Even with those animals whose rights are recognised, laws need to be stricter. In many cases a paltry penalty of just Rs 100 enables animal abusers to get away quickly, he added.

The kind of animals whose right to live is acknowledged varies in different cultures. In Hindu culture, cow is considered holy. It is the reason why in some parts of our country cow slaughter is banned. In the Western countries, they have strict animal right laws, but there is no restriction in slaughtering and eating of cows there.

In China people are free to eat dogs, even bats, and other animals, but capital punishment is given to those who kill panda. So depending on the culture and tradition we grow up in, the way we look at certain animals changes, says Chandran, co-organiser of Vegan India Movement.

“This form of discrimination is called speciesism,” he says. “Speciesism’ is the idea that being human is a good enough reason for human animals to have greater moral rights than non-human animals. A prejudice or bias in favour of the interests of members of one’s own species and against those of members of other species.”

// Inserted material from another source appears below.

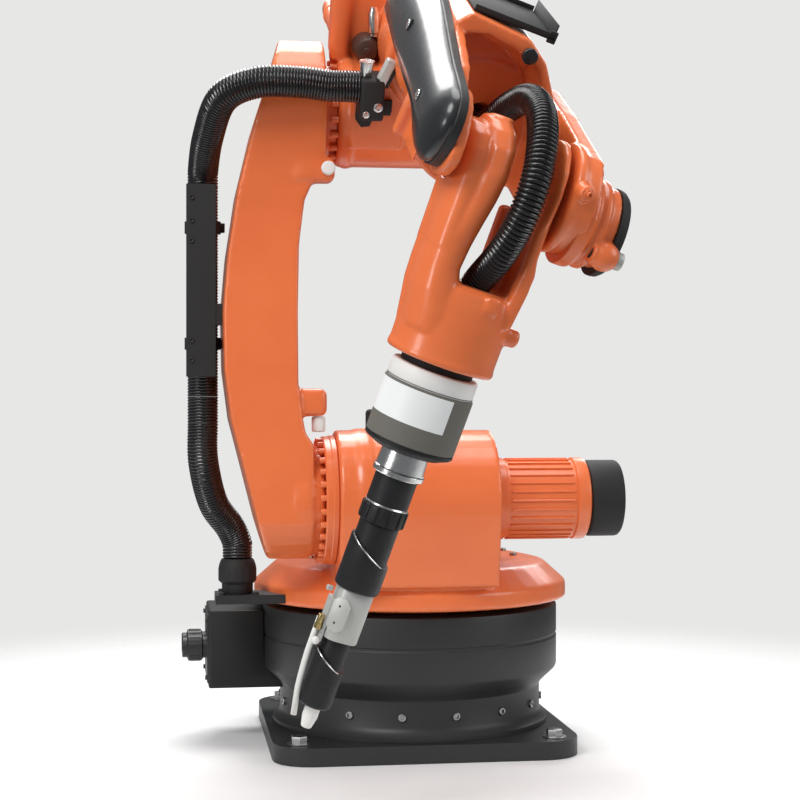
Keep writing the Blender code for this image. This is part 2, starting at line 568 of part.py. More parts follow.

Veganism is an ethical stance against this form of discrimination which rejects the commodity status of animals. A vegan seeks to exclude as far as practically possible all sorts of exploitation of animals. Hence, it doesn’t support zoos, circuses and wouldn’t buy animal products or products tested on animals. In dietary terms, it means absolute abstain from food products derived from animals like dairy, meat, honey, cheese and eggs. In every industry where animals are used they are exploited and abused.

“We all are born in a world that conditions the mind to believe that animals are ours to be used and exploited. Once you realise it is done for all the wrong reasons that’s when a person decides to go vegan,” Chandran concludes.